Bukannya solid untuk melakukan perlawanan, di dalam tubuh Daulah Fathimiyah justru bergolak. Banyak pejabat
yang bermusuhan dengan perdana menteri saat itu, Syawur. Para pejabat ini
bahkan mengundang pihak Baitul-Maqdis agar memasuki Kairo agar Syawur segera
jatuh. Harapannya, mereka bisa mengambil alih kursi kekuasaan. Para pejabat
yang berada dalam kelompok ini antara lain adalah Ibnu Khiyath dan Ibnu
Farjalah.
Syawur
sendiri sangat khawatir. Terbayang akan lenyapnya kekuasaan. Ia akhirnya
memutuskan untuk membakar kota al-Fusthath dan mengambil harta bendanya agar
tidak dirampas Baitul-Maqdis.
Sementara
Khalifah Fathimiyah al-Adhidh, justru memilih meminta bantuan kepada penguasa
Sunni di Syam, Nuruddin Zanki. Penduduk Mesir melakukan hal yang sama. Mereka
mengirim surat kepada Nuruddin agar mendatangkan panglima Syirkuh bersama
pasukannya untuk mempertahankan Mesir.
Nuruddin
memenuhi permintaan itu. Untuk ketiga kalinya, ia mengirim pasukan ke Mesir.
Sebelumnya pernah pula, ketika menghadapi kelompok Syawur yang berkoalisi
dengan kerajaan Baitul-Maqdis. Kala itu Syirkuh memimpin pasukan dan didampingi
Shalahuddin al-Ayubi.
Kedatangan
pasukan Nuruddin kali ini menciutkan nyali Raja Amuri, penguasa Baitul-Maqdis.

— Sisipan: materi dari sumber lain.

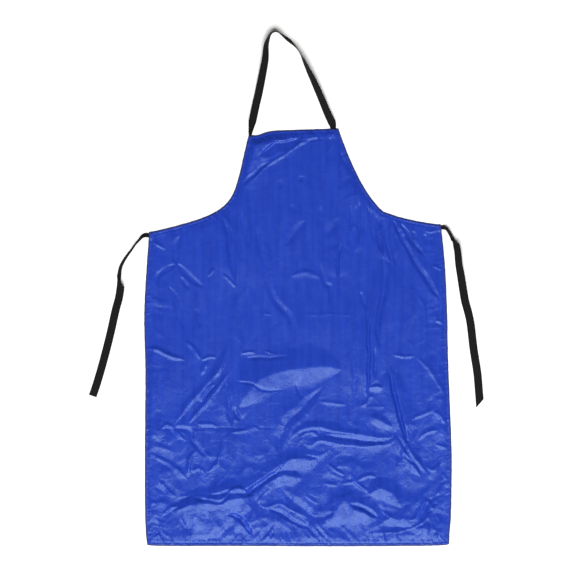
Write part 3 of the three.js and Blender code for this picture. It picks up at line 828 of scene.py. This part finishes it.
# A groove is its depth, the width of its front and back sides, how far the cloth swells up
# beside it, and the line of its bottom.
GROOVES = [
    # Bib.
    (4.6, 19, 5, 42, [(-98, 445), (-86, 453), (-73, 461), (-51, 475), (-25, 477), (-4, 484), (8, 491)]),
    (0.8, 2, 2, 0, [(-117, 468), (-97, 469), (-60, 479), (6, 482), (96, 485)]),
    (2.5, 6, 6, 42, [(-142, 370), (-112, 396), (-89, 418), (-66, 433)]),
    (0.8, 12, 12, 0, [(-45, 386), (-40, 366)]),
    (0.8, 10, 10, 0, [(7, 398), (9, 382)]),
    (0.9, 10, 10, 0, [(-17, 325), (-8, 304)]),
    (1.2, 9, 9, 0, [(56, 322), (56, 265)]),
    (1.6, 14, 14, 0, [(18, 287), (-4, 259), (-30, 223)]),
    (1.2, 14, 14, 0, [(103, 293), (68, 243)]),
    (1.6, 9, 9, 0, [(144, 325), (138, 267)]),
    (2.0, 9, 9, 0, [(124, 272), (137, 211)]),
    (1.6, 6, 6, 0, [(180, 316), (194, 264)]),
    (1.4, 7, 7, 0, [(-139, 309), (-132, 267), (-122, 214)]),
    (1.2, 7, 7, 0, [(-104, 277), (-91, 214), (-83, 190)]),
    (1.8, 6, 6, 0, [(105, 453), (119, 421), (127, 407)]),
    # Upper body.
    (3.6, 10, 10, 42, [(-187, 300), (-171, 255), (-166, 215), (-160, 172), (-154, 132)]),
    (2.4, 10, 10, 0, [(-287, 250), (-301, 210), (-297, 177)]),
    (2.0, 7, 7, 0, [(-297, 180), (-322, 167), (-345, 150), (-341, 124)]),
    (2.2, 8, 8, 0, [(-298, 182), (-267, 150), (-231, 124)]),
    (2.4, 8, 8, 0, [(-317, 125), (-296, 85), (-279, 16)]),
    (1.5, 6, 6, 0, [(-287, 150), (-266, 118)]),
    (1.5, 7, 7, 0, [(-250, 72), (-240, 26)]),
    (3.0, 20, 20, 42, [(-123, 120), (-132, 60), (-131, -23)]),
    (2.5, 10, 10, 42, [(-87, 247), (-76, 150), (-61, 100), (-16, 40), (-11, -45)]),
    (2.0, 7, 7, 0, [(-107, 270), (-87, 200), (-67, 135)]),
    (1.8, 7, 7, 0, [(53, 187), (64, 135), (79, 120), (78, 77)]),
    (2.8, 5, 5, 42, [(107, 230), (96, 185), (97, 142)]),
    (2.5, 12, 12, 42, [(139, 277), (133, 206)]),
    (2.2, 6, 6, 0, [(183, 302), (210, 262)]),
    (3.4, 8, 8, 42, [(208, 297), (220, 225), (231, 180)]),
    (4.5, 10, 10, 42, [(208, 197), (213, 140), (205, 80), (196, 20), (199, -30)]),
    (5.0, 5, 5, 42, [(172, 65), (173, 0), (173, -80), (170, -148)]),
    (2.0, 5, 5, 0, [(152, 114), (169, 67)]),
    (3.4, 8, 8, 42, [(253, 252), (278, 200), (313, 145), (352, 86)]),
    (2.5, 4, 4, 42, [(233, 290), (255, 244)]),
    (2.5, 22, 22, 42, [(285, 55), (283, -23)]),
    (1.6, 6, 6, 0, [(280, 260), (289, 240)]),
    (1.6, 6, 6, 0, [(310, 255), (315, 230)]),
    (3.2, 5, 5, 0, [(168, 322), (176, 298), (184, 262), (188, 232)]),
    (3.5, 5, 5, 0, [(184, 306), (190, 280), (198, 240), (203, 206)]),
    (3.5, 5, 5, 0, [(203, 300), (205, 270), (206, 236), (208, 200)]),
    (3.5, 5, 5, 0, [(216, 296), (222, 255), (233, 205), (240, 172)]),
    (3.5, 5, 5, 0, [(234, 290), (249, 255), (270, 212), (284, 184)]),
    (3.2, 5, 5, 0, [(250, 284), (270, 250), (296, 216), (312, 196)]),
    (2.9, 5, 5, 0, [(148, 335), (149, 303), (150, 262), (148, 230)]),
    (2.6, 5, 5, 0, [(128, 325), (131, 285), (126, 240), (124, 205)]),
    # Middle.
    (3.0, 4, 4, 42, [(-237, -163), (-217, -134), (-200, -113)]),
    (3.5, 10, 10, 42, [(-178, -107), (-171, -157), (-161, -219)]),
    (3.0, 8, 8, 42, [(-161, -172), (-140, -204)]),
    (2.0, 4, 4, 0, [(-139, -34), (-139, -104)]),
    (1.5, 5, 5, 0, [(-137, -52), (-77, -50), (-15, -47)]),
    (1.6, 4, 4, 0, [(-156, -109), (-117, -112), (-87, -128), (-35, -129)]),
    (1.6, 5, 5, 0, [(-5, -113), (3, -132), (12, -154)]),
    (3.5, 16, 16, 42, [(63, -119), (13, -172), (-26, -208), (-42, -247), (-46, -289)]),
    (2.5, 9, 9, 42, [(135, -22), (139, -107), (139, -154)]),
    (2.5, 5, 5, 42, [(188, -24), (189, -104)]),
    (7.0, 7, 7, 42, [(223, -74), (234, -137), (249, -192), (258, -227), (267, -256)]),
    (3.0, 8, 8, 42, [(60, -238), (113, -248), (168, -254), (223, -257)]),
    (0.8, 4, 4, 0, [(-367, -223), (-287, -222), (-177, -223), (-42, -223)]),
    (2.5, 8, 8, 42, [(-312, -224), (-266, -228), (-256, -257), (-217, -298)]),
    # Lower.
    (3.0, 6, 6, 42, [(-258, -393), (-217, -400), (-185, -400), (-167, -383)]),
    (4.0, 8, 8, 42, [(-133, -393), (-107, -370), (-77, -347), (-40, -327)]),
    (4.5, 8, 8, 42, [(-172, -432), (-137, -448), (-110, -489)]),
    (2.5, 7, 7, 42, [(-76, -420), (-37, -433), (-6, -453), (35, -470)]),
    (2.5, 4, 4, 42, [(256, -285), (284, -311)]),
    (4.0, 8, 8, 42, [(127, -405), (163, -421), (195, -443)]),
    (3.0, 20, 20, 42, [(193, -462), (263, -465), (315, -462)]),
    (3.0, 14, 14, 42, [(334, -427), (325, -462), (322, -492)]),
    (3.0, 16, 16, 42, [(-40, -375), (3, -413), (48, -443), (95, -428)]),
    (1.6, 7, 7, 0, [(-285, -442), (-281, -457), (-273, -480)]),
]


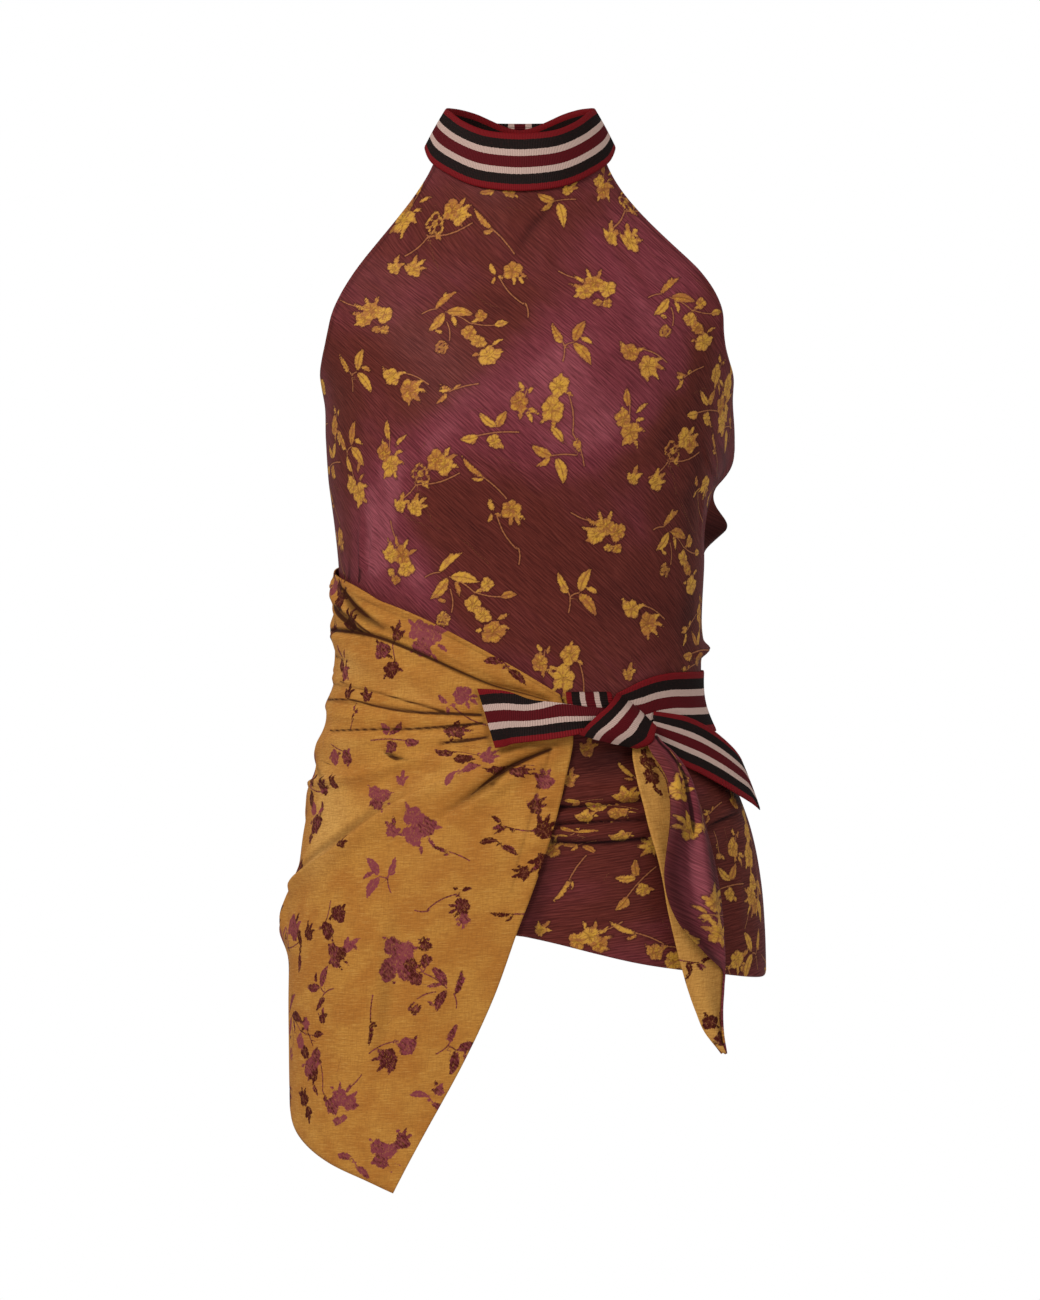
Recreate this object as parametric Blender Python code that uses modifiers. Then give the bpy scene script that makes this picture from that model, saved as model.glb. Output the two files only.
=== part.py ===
"""Halter-neck wrap top in two-faced silk jacquard with a striped ribbon collar and waist tie.

The garment is held at the neck. Its origin is the middle of the collar, x runs to
the right of a viewer facing its front, y runs from front to back, z runs up.
Every panel is a cloth wall on one general figure: sections of that figure come from
FIGURE, and a panel is the stretch of it between the panel's own edges.
Tables are in millimetres and degrees. A bearing of 0 is centre front, 90 is the
right side, 180 is centre back and -90 (or 270) is the left side.
"""

import bmesh
import bpy
import numpy as np

# ------------------------------------------------------------------ main sizes
MM = 0.001
CLOTH = 1.5            # wall of the jacquard with its turned edges
RIBBON = 1.2           # wall of the grosgrain ribbon
RIBBON_WIDTH = 40.0
SEAM_GAP = 0.8         # between panels that are sewn to each other, facets included
UNDERARM_SEAM = 95.0   # bearing of the side seams
WRAP_SEAM = 210.0      # bearing of the seam that holds the wrap panel, left back
WRAP_CLEAR = 2.4       # the wrap panel lies this far outside the front panel
BELT_CLEAR = 1.1       # the waist ribbon lies this far outside the panels
MIDDLE = 6.0           # the figure's widest line lies this far behind the neck's middle
SQUARENESS = 2.25      # 2 is an ellipse, more is a fuller corner

# Sections of the general figure: height, half width left and right, depth of the
# front and of the back from the widest line.
FIGURE = [
    # z_mm, left, right, front, back
    (30, 60, 60, 58, 58),
    (5, 70, 70, 60, 62),
    (-20, 118, 118, 65, 72),
    (-50, 158, 160, 75, 84),
    (-85, 170, 173, 90, 92),
    (-105, 166, 169, 100, 95),
    (-130, 152, 156, 111, 97),
    (-160, 138, 148, 119, 96),
    (-190, 136, 145, 122, 93),
    (-207, 135, 143, 121, 91),
    (-220, 134, 139, 119, 89),
    (-235, 132, 133, 115.5, 86.5),
    (-250, 130, 130, 112, 84),
    (-280, 127, 129, 105, 79),
    (-310, 126, 127.5, 101, 76),
    (-340, 126, 127, 99, 76),
    (-375, 129, 128.5, 98, 80),
    (-400, 135, 138, 100, 88),
    (-430, 141, 150, 103, 99),
    (-460, 147, 161, 106, 108),
    (-500, 152, 169, 108, 115),
    (-530, 156, 171.5, 107, 117),
    (-565, 158, 172.5, 105, 115),
    (-620, 158, 172, 102, 110),
    (-740, 155, 168, 97, 102),
]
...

Ia kemudian menarik pasukannya. Khalifah al-Adhidh dan para pejabatnya kemudian
menghabisi Syawur. (al-Kamil
fi at-Tarikh, 11/336-340)
Setelah
kondisi stabil, Khalifah al-Adhidh mengangkat Syirkuh sebagai perdana menteri
menggantikan Syawur. Baru dua bulan menjabat, Syirkuh wafat. Posisinya kemudian
digantikan oleh Shalahuddin al-Ayubi. Selain bertanggung jawab atas
pemerintahan Fathimiyah di Mesir, di waktu yang sama Shalahuddin juga merupakan
wakil Nuruddin Zanki untuk Mesir. (al-Kamil
fi at-Tarikh, 11/44)
Menghidupkan Sunni
Tatkala
Shalahuddin al-Ayubi menduduki jabatan perdana menteri, Nuruddin Zanki beserta
Baghdad menghendaki agar kekuasaan Fathimiyah segera diakhiri. Namun
Shalahuddin tidak segera melaksanakan perintah itu, karena khawatir akan
terjadi konflik. Pasalnya, ajaran Syiah waktu itu telah mengakar di Mesir. (Ar-Raudhatain, 2/124)
Shalahuddin
lebih memilih untuk menghidupkan mazhab Sunni. Para hakim Syiah diberhentikan.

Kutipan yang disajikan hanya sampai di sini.